Supplied information.

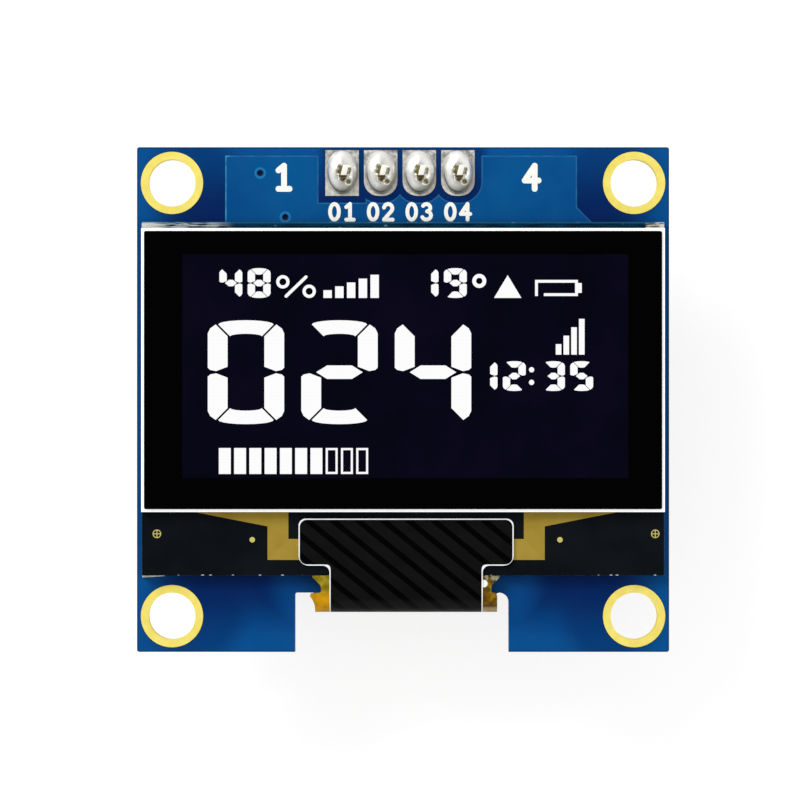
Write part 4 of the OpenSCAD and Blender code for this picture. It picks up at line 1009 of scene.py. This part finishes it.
# %% [markdown]
# ## Black cover over the flexible circuit
# The cover is black film printed with darker diagonal bands, and a pale line follows its outline. Its
# solid already has the T shape, the fold and the grooves of the bands. The pale line is found from
# the depth inside the head and the neck, joined softly at their inner corners.


# %% Black cover
COVER_ANGLE = math.radians(39)
BAND_PITCH, BAND_WIDTH, PALE_LINE = 1.04 * MM, 0.36 * MM, 0.085 * MM


def rounded_reach(tree, where, centre, half, radius):
    """Depth inside a rectangle with round corners, seen from above."""
    off = add(tree, "ShaderNodeVectorMath", {0: shift(tree, "SUBTRACT", where, centre)}, operation="ABSOLUTE").outputs[0]
    parts = axes(tree, shift(tree, "SUBTRACT", off, (half[0] - radius, half[1] - radius, 0)))
    over = add(tree, "ShaderNodeCombineXYZ", {0: calc(tree, "MAXIMUM", parts[0], 0.0), 1: calc(tree, "MAXIMUM", parts[1], 0.0)})
    outside = add(tree, "ShaderNodeVectorMath", {0: over.outputs[0]}, operation="LENGTH").outputs["Value"]
    inside = calc(tree, "MINIMUM", calc(tree, "MAXIMUM", parts[0], parts[1]), 0.0)
    return calc(tree, "SUBTRACT", radius, calc(tree, "ADD", outside, inside))


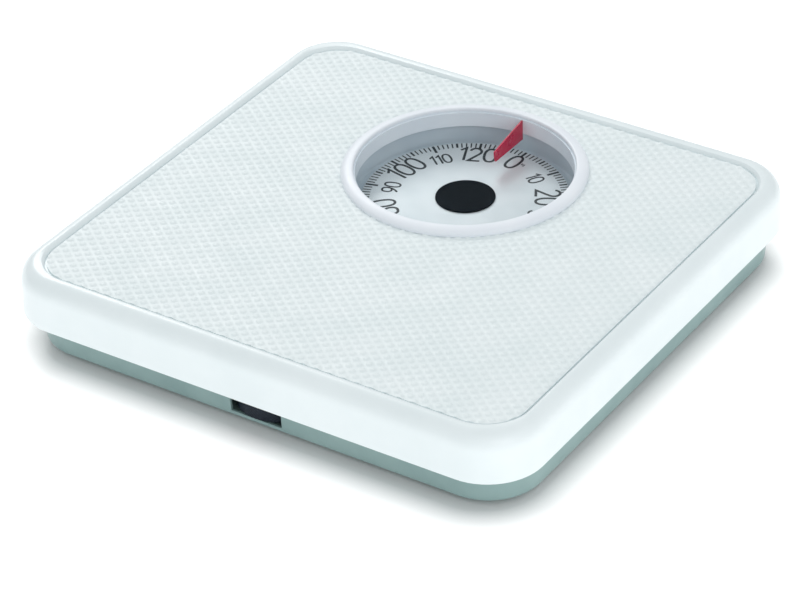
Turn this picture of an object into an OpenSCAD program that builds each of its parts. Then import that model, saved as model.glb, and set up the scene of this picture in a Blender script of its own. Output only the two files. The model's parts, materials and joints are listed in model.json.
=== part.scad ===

Required task. Make a list of all lines in the data that contain "Blender".

Solved exercise.
Write part 4 of the OpenSCAD and Blender code for this picture. It picks up at line 1009 of scene.py. This part finishes it.
Turn this picture of an object into an OpenSCAD program that builds each of its parts. Then import that model, saved as model.glb, and set up the scene of this picture in a Blender script of its own. Output only the two files. The model's parts, materials and joints are listed in model.json.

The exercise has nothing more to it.